Dataset extract:
========================

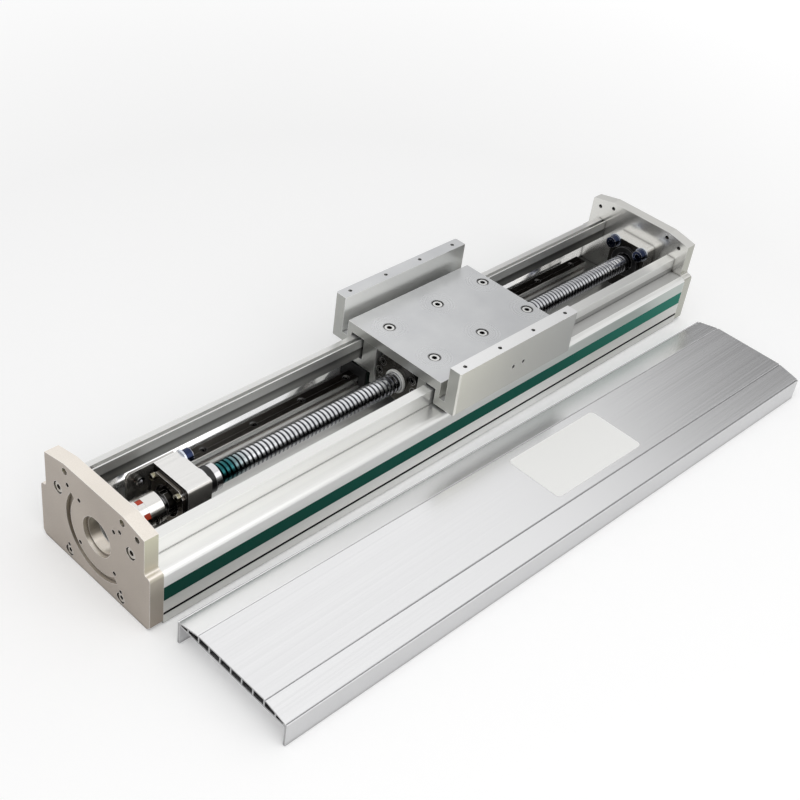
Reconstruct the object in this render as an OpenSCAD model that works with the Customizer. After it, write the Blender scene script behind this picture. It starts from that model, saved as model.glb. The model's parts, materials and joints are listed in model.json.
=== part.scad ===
// Enclosed ball screw linear module, shown with its top cover lifted off and laid beside it.
// X runs along the module, from the motor end to the free end. Y runs across it. Z is up.
// The origin is the centre of the base's bottom face.

/* [Overall] */
// Length of the base extrusion between the end plates
base_len = 736; // [500:1:1200]
// Full width of the base
base_w = 150; // [146:1:156]
// Thickness of each end plate
plate_t = 14; // [10:1:20]
// Height of the end plates' flat top
plate_h = 103; // [101:0.5:110]

/* [Base section] */
// Thickness of the floor under the rails
floor_t = 16; // [14:0.5:16]
// Height of the shoulder beside the upper walls
shoulder_z = 59.5; // [58:0.5:60]
// Thickness of the shoulder
shoulder_t = 4.5; // [3:0.5:5]
// Rounding of the shoulder's outer edge
shoulder_r = 5; // [2:0.5:6]
// Height of the upper walls' tops
wall_z = 76.5; // [74:0.5:77]
// Distance between the outer faces of the upper walls
wall_out_w = 110; // [108:0.5:111]
// Thickness of each upper wall
wall_t = 10.8; // [9:0.2:11]
// Thickness of each side wall beside the rails
side_t = 7.8; // [6:0.2:7.8]
// Height of the lower edge of the coloured side strips
strip_z = 27; // [25:0.5:28]
// Height of the coloured side strips
strip_h = 15.4; // [12:0.2:17]
// Thickness of the coloured side strips
strip_t = 2.2; // [1.5:0.1:2.5]
// Height of the lower edge of the narrow side groove
groove_z = 10.4; // [7:0.2:12]
// Width of the narrow side groove
groove_w = 3; // [2:0.2:4]
// Depth of the narrow side groove
groove_depth = 4.5; // [2:0.5:6]

/* [Guides] */
// Distance between the two rails' centre lines
rail_gap = 99; // [98:0.5:100]
// Width of a rail
rail_w = 15; // [14:0.5:15]
// Height of a rail
rail_h = 15; // [14:0.5:15.5]
// Length of a rail
rail_len = 650; // [480:10:650]
// Distance between rail screws
rail_pitch = 61; // [40:1:80]
// Width of a rail block
block_w = 34; // [32:0.5:34]
// Height of a rail block's top above the rail's bottom
block_top = 28; // [26:0.5:28]
// Length of a rail block's steel body
block_body_len = 39.4; // [34:0.2:42]
// Length of each end cap, without its seal
cap_len = 9; // [6:0.5:10]
// Thickness of each end seal
seal_t = 2; // [1:0.1:3]
// Distance between the two blocks on one rail
block_spacing = 112; // [110:1:114]

/* [Screw] */
// Height of the screw's axis
axis_z = 53.5; // [53:0.1:54]
// Sideways place of the screw's axis
axis_y = -4; // [-5:0.1:-3]
// Outer diameter of the screw
screw_d = 20; // [18:0.5:20]
// Lead of the screw
lead = 5; // [4:1:10]
// Depth of the ball groove
thread_depth = 1.4; // [0.8:0.1:1.8]
// Diameter of the bearing journals
journal_d = 15; // [12:0.5:16]
// Outer diameter of the bearings
bearing_od = 35; // [33:0.5:36]
// Width of one bearing
bearing_w = 11; // [9:0.5:11]
// Diameter of the shaft end in the coupling
shaft_end_d = 12; // [8:0.5:12]
// Diameter of the motor shaft that the coupling takes
motor_shaft_d = 8; // [6:0.5:10]
// Diameter of the coupling
coupling_d = 30; // [26:0.5:32]
// Length of one coupling hub
hub_len = 15; // [12:0.5:16]
// Gap between the hubs, which the spider fills
spider_gap = 6; // [5:0.5:8]

/* [Blocks] */
// Width of both bearing blocks
pillow_w = 47.5; // [46:0.5:49]
// Height of both bearing blocks' tops
pillow_top = 77.8; // [77:0.2:79]
// Thickness of the drive bearing block
drive_block_t = 25.5; // [25:0.5:28]
// Distance from the drive end plate to the drive bearing block
coupling_space = 61.5; // [60:0.5:64]
// Thickness of the tail bearing block
tail_block_t = 18; // [16:0.5:20]
// Distance from the screw's axis to a block bolt, sideways and upwards
block_bolt_off = 18.8; // [18.3:0.1:19]
// Side of the square bearing retainer
retainer_w = 43; // [42:0.5:45]
// Thickness of the bearing retainer
retainer_t = 4; // [3:0.5:5]
// Radius of the retainer's opening
retainer_r = 15; // [14:0.5:15.5]

/* [Carriage] */
// Length of the carriage
table_len = 176; // [175:1:190]
// Full width of the carriage
table_w = 168.6; // [166:0.2:172]
// Height of the carriage's middle face
table_z = 89.5; // [88:0.5:90]
// Height of the uprights' tops
upright_z = 111.8; // [108:0.2:118]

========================

The exercise: Print the material once more, exactly.

Exercise result:
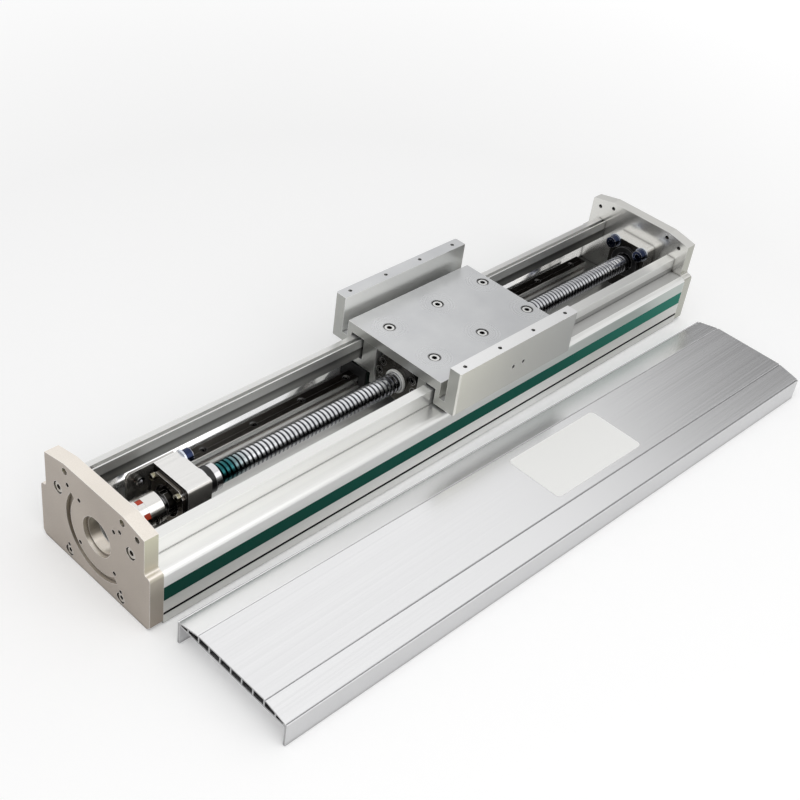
Reconstruct the object in this render as an OpenSCAD model that works with the Customizer. After it, write the Blender scene script behind this picture. It starts from that model, saved as model.glb. The model's parts, materials and joints are listed in model.json.
=== part.scad ===
// Enclosed ball screw linear module, shown with its top cover lifted off and laid beside it.
// X runs along the module, from the motor end to the free end. Y runs across it. Z is up.
// The origin is the centre of the base's bottom face.

/* [Overall] */
// Length of the base extrusion between the end plates
base_len = 736; // [500:1:1200]
// Full width of the base
base_w = 150; // [146:1:156]
// Thickness of each end plate
plate_t = 14; // [10:1:20]
// Height of the end plates' flat top
plate_h = 103; // [101:0.5:110]

/* [Base section] */
// Thickness of the floor under the rails
floor_t = 16; // [14:0.5:16]
// Height of the shoulder beside the upper walls
shoulder_z = 59.5; // [58:0.5:60]
// Thickness of the shoulder
shoulder_t = 4.5; // [3:0.5:5]
// Rounding of the shoulder's outer edge
shoulder_r = 5; // [2:0.5:6]
// Height of the upper walls' tops
wall_z = 76.5; // [74:0.5:77]
// Distance between the outer faces of the upper walls
wall_out_w = 110; // [108:0.5:111]
// Thickness of each upper wall
wall_t = 10.8; // [9:0.2:11]
// Thickness of each side wall beside the rails
side_t = 7.8; // [6:0.2:7.8]
// Height of the lower edge of the coloured side strips
strip_z = 27; // [25:0.5:28]
// Height of the coloured side strips
strip_h = 15.4; // [12:0.2:17]
// Thickness of the coloured side strips
strip_t = 2.2; // [1.5:0.1:2.5]
// Height of the lower edge of the narrow side groove
groove_z = 10.4; // [7:0.2:12]
// Width of the narrow side groove
groove_w = 3; // [2:0.2:4]
// Depth of the narrow side groove
groove_depth = 4.5; // [2:0.5:6]

/* [Guides] */
// Distance between the two rails' centre lines
rail_gap = 99; // [98:0.5:100]
// Width of a rail
rail_w = 15; // [14:0.5:15]
// Height of a rail
rail_h = 15; // [14:0.5:15.5]
// Length of a rail
rail_len = 650; // [480:10:650]
// Distance between rail screws
rail_pitch = 61; // [40:1:80]
// Width of a rail block
block_w = 34; // [32:0.5:34]
// Height of a rail block's top above the rail's bottom
block_top = 28; // [26:0.5:28]
// Length of a rail block's steel body
block_body_len = 39.4; // [34:0.2:42]
// Length of each end cap, without its seal
cap_len = 9; // [6:0.5:10]
// Thickness of each end seal
seal_t = 2; // [1:0.1:3]
// Distance between the two blocks on one rail
block_spacing = 112; // [110:1:114]

/* [Screw] */
// Height of the screw's axis
axis_z = 53.5; // [53:0.1:54]
// Sideways place of the screw's axis
axis_y = -4; // [-5:0.1:-3]
// Outer diameter of the screw
screw_d = 20; // [18:0.5:20]
// Lead of the screw
lead = 5; // [4:1:10]
// Depth of the ball groove
thread_depth = 1.4; // [0.8:0.1:1.8]
// Diameter of the bearing journals
journal_d = 15; // [12:0.5:16]
// Outer diameter of the bearings
bearing_od = 35; // [33:0.5:36]
// Width of one bearing
bearing_w = 11; // [9:0.5:11]
// Diameter of the shaft end in the coupling
shaft_end_d = 12; // [8:0.5:12]
// Diameter of the motor shaft that the coupling takes
motor_shaft_d = 8; // [6:0.5:10]
// Diameter of the coupling
coupling_d = 30; // [26:0.5:32]
// Length of one coupling hub
hub_len = 15; // [12:0.5:16]
// Gap between the hubs, which the spider fills
spider_gap = 6; // [5:0.5:8]

/* [Blocks] */
// Width of both bearing blocks
pillow_w = 47.5; // [46:0.5:49]
// Height of both bearing blocks' tops
pillow_top = 77.8; // [77:0.2:79]
// Thickness of the drive bearing block
drive_block_t = 25.5; // [25:0.5:28]
// Distance from the drive end plate to the drive bearing block
coupling_space = 61.5; // [60:0.5:64]
// Thickness of the tail bearing block
tail_block_t = 18; // [16:0.5:20]
// Distance from the screw's axis to a block bolt, sideways and upwards
block_bolt_off = 18.8; // [18.3:0.1:19]
// Side of the square bearing retainer
retainer_w = 43; // [42:0.5:45]
// Thickness of the bearing retainer
retainer_t = 4; // [3:0.5:5]
// Radius of the retainer's opening
retainer_r = 15; // [14:0.5:15.5]

/* [Carriage] */
// Length of the carriage
table_len = 176; // [175:1:190]
// Full width of the carriage
table_w = 168.6; // [166:0.2:172]
// Height of the carriage's middle face
table_z = 89.5; // [88:0.5:90]
// Height of the uprights' tops
upright_z = 111.8; // [108:0.2:118]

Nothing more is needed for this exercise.